Milena Tanure

Em algumas das minhas publicações aqui no blog, apresentei relatos e reflexões sobre as experimentações que têm sido perceptíveis na cena literária baiana. Além das pequenas editoras que têm agenciado formas de promover a publicação e circulação do livro literário em solo baiano e para além dele, tenho observado maneiras outras de escrita e publicação que têm forçado a crítica literária a lançar novos olhares para essas produções. Nesse sentido, relembro a publicação aqui feita sobre Karina Rabinovitz e sobre seu trabalho na qual comentava o esgarçamento dos limites entre literatura e artes plásticas. No mesmo sentido, em publicação intitulada “Outras experimentações do urbano: múltiplos espaços, diferentes suportes” apresentei alguns livros de artistas que resultaram das atividades da Incubadora de Publicações Gráficas e foram expostas coletivamente na RV Cultura e Arte, com destaque especial ao livro Territórios Movediços, de Felipe Rezende e Luma Flôres.
Todas essas produções têm me inquietado, em especial, por ir revelando o modo pelo qual, é possível ler nas iniciativas baianas uma sintonia cada vez maior como os atuais debates no campo artístico, o que pode matar de vez certa visão preconceituosa que acusa de provincianismo produções fora do eixo Rio-São Paulo. Pensando sobre isso, de modo muito errático, tomei conhecimento do 4º Festival de Ilustração e Literatura Expandida (FILEx) que aconteceu do dia 07 a 15 de março em Salvador. Tendo como slogan as palavras lute, ocupe, crie, sonhe e imagine, o Festival ocupou o Goethe Institut com uma série de publicações criadas por pequenas editoras que têm experimentado outras formas de produção e circulação dos livros impressos.
No dia 15 de março, estive no último dia do Festival, que culminou na Feira Ladeira, e lá pude observar que a proposta do FILEx, conforme consta no site do evento (https://www.ilustrafestival.com.br/), consiste em reunir em Salvador a cena de ilustradores, performers, escritores, editores e demais profissionais interessados em “pensar e experimentar relações entre imagem e palavra em livros ilustrados”. Os organizadores afirmam entender que “[…] a Literatura Ilustrada Expandida é aquela que extravasa o papel, que vai para as ruas, que imprime o muro, que entra pelos ouvidos e sai pela boca, que pode ser lida nos rostos e nas relações”. E mais: aos participantes “interessa questionar as fronteiras, expandindo os limites tênues que separam as linguagens artísticas”.
Em especial, me interessaram as publicações da plataforma editorial A margem, cuja marca é um fragmento da falha do frontispício de Salvador que é perceptível para aquele que, do ponto de vista do mar da baía, olha para a cidade e a vê entre a “cidade baixa” e a “cidade alta”.

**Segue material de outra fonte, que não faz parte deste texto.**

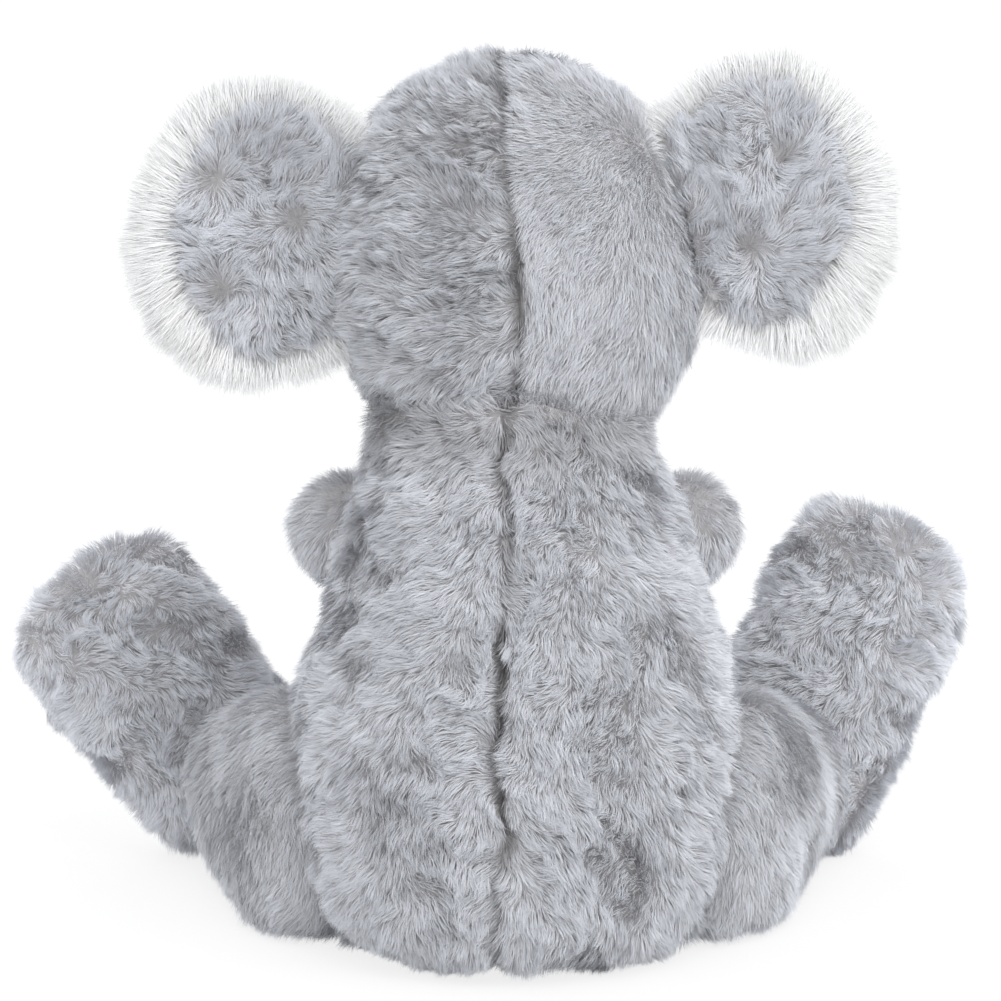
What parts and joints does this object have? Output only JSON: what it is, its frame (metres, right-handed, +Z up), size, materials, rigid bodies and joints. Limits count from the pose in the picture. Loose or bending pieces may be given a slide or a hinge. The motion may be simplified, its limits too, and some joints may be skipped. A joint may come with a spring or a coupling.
{
  "type": "plush_koala",
  "caption": "Sitting plush koala with shaggy grey fur, wide ears with long white lining, paddle feet and a black nose, jointed at neck, ears, arms and legs",
  "frame": {"origin": "centre of the flat seat that the toy sits on, under the middle of the body", "axes": "+Z up; the koala faces -Y; its own left side is at +X"},
  "size_m": [0.3336, 0.2134, 0.2946],
  "materials": {
    "grey_fur": "short silver-grey acrylic pile with darker grey-brown roots",
    "pale_fur": "off-white acrylic pile, long and loose in the ears",
    "seat_cloth": "the same grey pile, pressed flat under the seat",
    "sole_cloth": "short brushed grey cloth",
    "polyester_fibre": "loose white fibre filling",
    "pouch_cloth": "plain woven cotton",
    "black_plastic": "polished black",
    "washer_plastic": "natural moulded plastic",
    "thread": "thick black embroidery thread"
  },
  "bodies": {
    "body": {"back_panel_left": "grey_fur", "back_panel_right": "grey_fur", "belly_panel": "pale_fur", "seat_panel": "seat_cloth", "body_stuffing": "polyester_fibre", "bean_pouch": "pouch_cloth"},
    "head": {"head_panel_left": "grey_fur", "head_panel_right": "grey_fur", "muzzle_panel": "pale_fur", "head_stuffing": "polyester_fibre", "eye_left": "black_plastic", "eye_right": "black_plastic", "eye_left_washer": "washer_plastic", "eye_right_washer": "washer_plastic", "nose": "black_plastic", "nose_washer": "washer_plastic", "mouth_stitch": "thread"},
    "ear_left": {"ear_back_left": "grey_fur", "ear_lining_left": "pale_fur"},
    "ear_right": {"ear_back_right": "grey_fur", "ear_lining_right": "pale_fur"},
    "arm_left": {"arm_left": "grey_fur", "arm_stuffing_left": "polyester_fibre"},
    "arm_right": {"arm_right": "grey_fur", "arm_stuffing_right": "polyester_fibre"},
    "leg_left": {"leg_left": "grey_fur", "foot_left": "grey_fur", "sole_left": "sole_cloth", "leg_stuffing_left": "polyester_fibre"},
    "leg_right": {"leg_right": "grey_fur", "foot_right": "grey_fur", "sole_right": "sole_cloth", "leg_stuffing_right": "polyester_fibre"}
  },
  "joints": [
    {"name": "head_turn", "type": "hinge", "parent": "body", "child": "head", "pos_m": [0, 0, 0.1775], "axis": [0, -0.2079, 0.9781], "range_deg": [-25, 25], "stiffness_Nm_per_rad": 0.3},
    {"name": "ear_left_fold", "type": "hinge", "parent": "head", "child": "ear_left", "pos_m": [0.05609, -0.00567, 0.23303], "axis": [-0.0802, -0.2072, 0.975], "range_deg": [-22, 30], "stiffness_Nm_per_rad": 0.02},
    {"name": "ear_right_fold", "type": "hinge", "parent": "head", "child": "ear_right", "pos_m": [-0.05881, -0.00713, 0.23988], "axis": [-0.1977, 0.2038, -0.9588], "range_deg": [-22, 30], "stiffness_Nm_per_rad": 0.02},
    {"name": "arm_left_swing", "type": "hinge", "parent": "body", "child": "arm_left", "pos_m": [0.04858, -0.0237, 0.12939], "axis": [0.8442, -0.4489, 0.2928], "range_deg": [-35, 27], "stiffness_Nm_per_rad": 0.05},
    {"name": "arm_right_swing", "type": "hinge", "parent": "body", "child": "arm_right", "pos_m": [-0.04858, -0.0237, 0.12939], "axis": [0.8442, 0.4489, -0.2928], "range_deg": [-35, 27], "stiffness_Nm_per_rad": 0.05},
    {"name": "leg_left_swing", "type": "hinge", "parent": "body", "child": "leg_left", "pos_m": [0.05808, -0.02339, 0.03], "axis": [0.9613, 0.2756, 0], "range_deg": [-15, 60], "stiffness_Nm_per_rad": 0.1},
    {"name": "leg_right_swing", "type": "hinge", "parent": "body", "child": "leg_right", "pos_m": [-0.05808, -0.02339, 0.03], "axis": [0.9613, -0.2756, 0], "range_deg": [-15, 60], "stiffness_Nm_per_rad": 0.1}
  ]
}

Algumas publicações lançam um olhar específico sobre o espaço urbano, bem como geram uma outra relação com o objeto livro. Nesse sentido, cito a publicação “Paisagens ensolaradas”, de Felipe Rezende.

O livro mais recente de Rezende propõe um outro reconhecimento do espaço urbano a partir da perambulação pelo mapa físico e simbólico que constrói. Se em Territórios Movediços o centro da cidade de Salvador era o cenário para o diálogo com Baudelaire, na nova obra “as pessoas que aparecem intensamente iluminadas ao longo dos caminhos, são trabalhadores urbanos, prestadores de serviço, ambulantes em suas ocupações ordinárias, cotidianas; são anônimos que, fora destas bordas de cidade, estarão velados, sombreados” (texto de apresentação do livro no instagram de A margem).
Como indicado na apresentação do FILEx no site, o interesse do evento era “falar do livro a partir das relações com o corpo, com a cidade e com a coletividade. […] [além de pensar o] movimento crescente da autopublicação, buscando estratégias eficientes na distribuição de produções impressas e/ou performáticas”. Interessante foi ir percebendo, em cada espaço da exposição, o modo pelo qual o evento colocou em cena a possibilidade de os leitores irem questionando o lugar sacralizado que o suporte livro ocupa ainda hoje. Ao me deparar com obras que se construíram coletivamente ao longo do evento, bem como com publicações com formatos tão díspares e que flertam com outras áreas e plataformas, como as obras com diálogos diretos com as artes plásticas ou aquelas que apresentam Qr code, por exemplo, voltei a refletir sobre as tensões que marcam as discussões entre o literário e o não literário, e também sobre o movimento de expansão da literatura para fora não apenas do livro com suporte, mas como intervenção urbana, por exemplo, confundindo-se, muitas vezes com uma performance artística.